- Task to carry out -
Make an exact copy of the lines below.

################

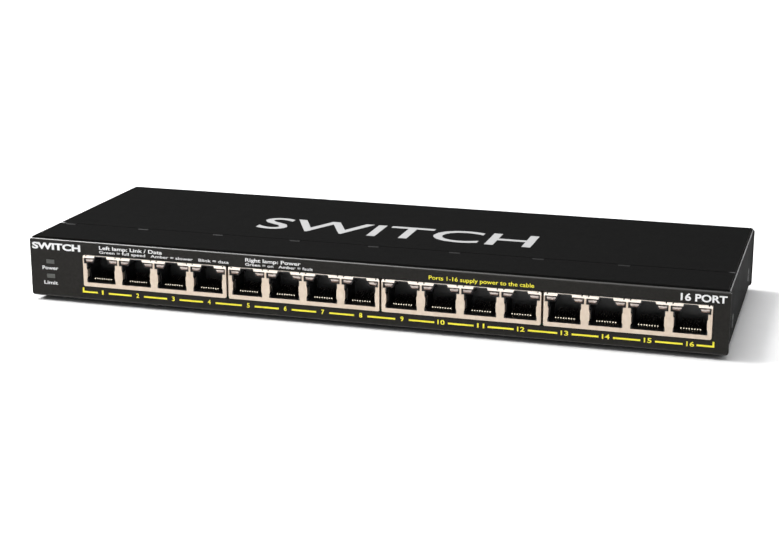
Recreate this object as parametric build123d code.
from build123d import *
import os

# Sixteen-port desktop network switch in a two-piece folded steel case.
# Millimetres. +X runs along the row of ports, -Y is the port side, +Z is up.
# The origin is on the surface the feet stand on, at the middle of the case.

os.makedirs("parts", exist_ok=True)

# ---- Driving dimensions ----------------------------------------------------
WIDTH = 286.0          # front and rear panels, end to end
DEPTH = 101.0          # jack fronts to the outside of the rear panel
HEIGHT = 27.0          # rubber feet to the top of the cover
FOOT_HEIGHT = 1.6      # how far the feet hold the case off the desk
SHEET = 0.8            # steel sheet of the case
BEND = 1.0             # outer radius of the tray's bends
COVER_BEND = 1.2       # outer radius of the cover's bends
PORTS_PER_BANK = 4
BANKS = 4
PORT_PITCH = 15.75
BANK_PITCH = 64.13
FIRST_BANK_X = -87.4   # middle of the first bank of jacks

# ---- Case, from the front back ---------------------------------------------
FRONT = -DEPTH / 2             # jack fronts, a touch proud of the panel
REAR = DEPTH / 2               # outside of the rear panel
JACK_PROUD = 0.2
PANEL_FRONT = FRONT + JACK_PROUD
PANEL_BACK = PANEL_FRONT + SHEET
REAR_INSIDE = REAR - SHEET
FLOOR = FOOT_HEIGHT            # underside of the tray
FLOOR_TOP = FLOOR + SHEET
PANEL_TOP = HEIGHT - SHEET     # top of the tray's flanges, under the cover
HALF_WIDTH = WIDTH / 2
SIDE_OUTER = HALF_WIDTH - 0.4  # outside of the cover's walls
SIDE_INNER = SIDE_OUTER - SHEET
TRAY_SIDE = SIDE_INNER - 0.1   # outside of the tray's low side walls
TRAY_SIDE_TOP = 16.0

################

- Correct response -
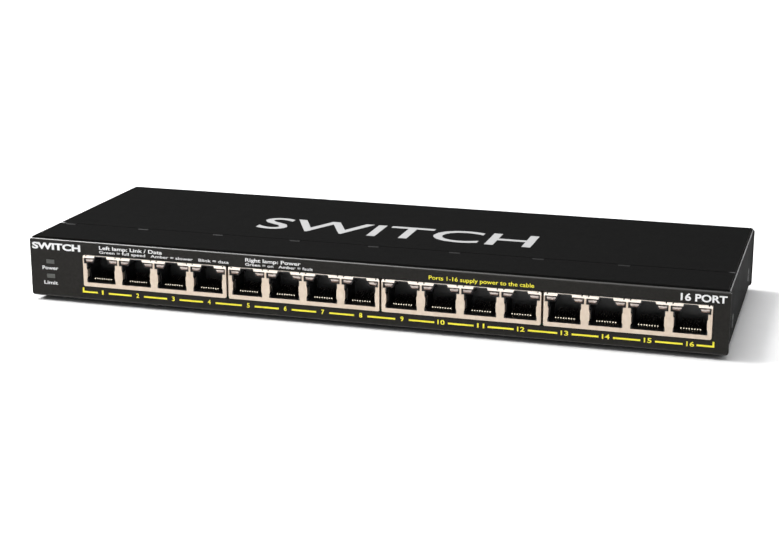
Recreate this object as parametric build123d code.
from build123d import *
import os

# Sixteen-port desktop network switch in a two-piece folded steel case.
# Millimetres. +X runs along the row of ports, -Y is the port side, +Z is up.
# The origin is on the surface the feet stand on, at the middle of the case.

os.makedirs("parts", exist_ok=True)

# ---- Driving dimensions ----------------------------------------------------
WIDTH = 286.0          # front and rear panels, end to end
DEPTH = 101.0          # jack fronts to the outside of the rear panel
HEIGHT = 27.0          # rubber feet to the top of the cover
FOOT_HEIGHT = 1.6      # how far the feet hold the case off the desk
SHEET = 0.8            # steel sheet of the case
BEND = 1.0             # outer radius of the tray's bends
COVER_BEND = 1.2       # outer radius of the cover's bends
PORTS_PER_BANK = 4
BANKS = 4
PORT_PITCH = 15.75
BANK_PITCH = 64.13
FIRST_BANK_X = -87.4   # middle of the first bank of jacks

# ---- Case, from the front back ---------------------------------------------
FRONT = -DEPTH / 2             # jack fronts, a touch proud of the panel
REAR = DEPTH / 2               # outside of the rear panel
JACK_PROUD = 0.2
PANEL_FRONT = FRONT + JACK_PROUD
PANEL_BACK = PANEL_FRONT + SHEET
REAR_INSIDE = REAR - SHEET
FLOOR = FOOT_HEIGHT            # underside of the tray
FLOOR_TOP = FLOOR + SHEET
PANEL_TOP = HEIGHT - SHEET     # top of the tray's flanges, under the cover
HALF_WIDTH = WIDTH / 2
SIDE_OUTER = HALF_WIDTH - 0.4  # outside of the cover's walls
SIDE_INNER = SIDE_OUTER - SHEET
TRAY_SIDE = SIDE_INNER - 0.1   # outside of the tray's low side walls
TRAY_SIDE_TOP = 16.0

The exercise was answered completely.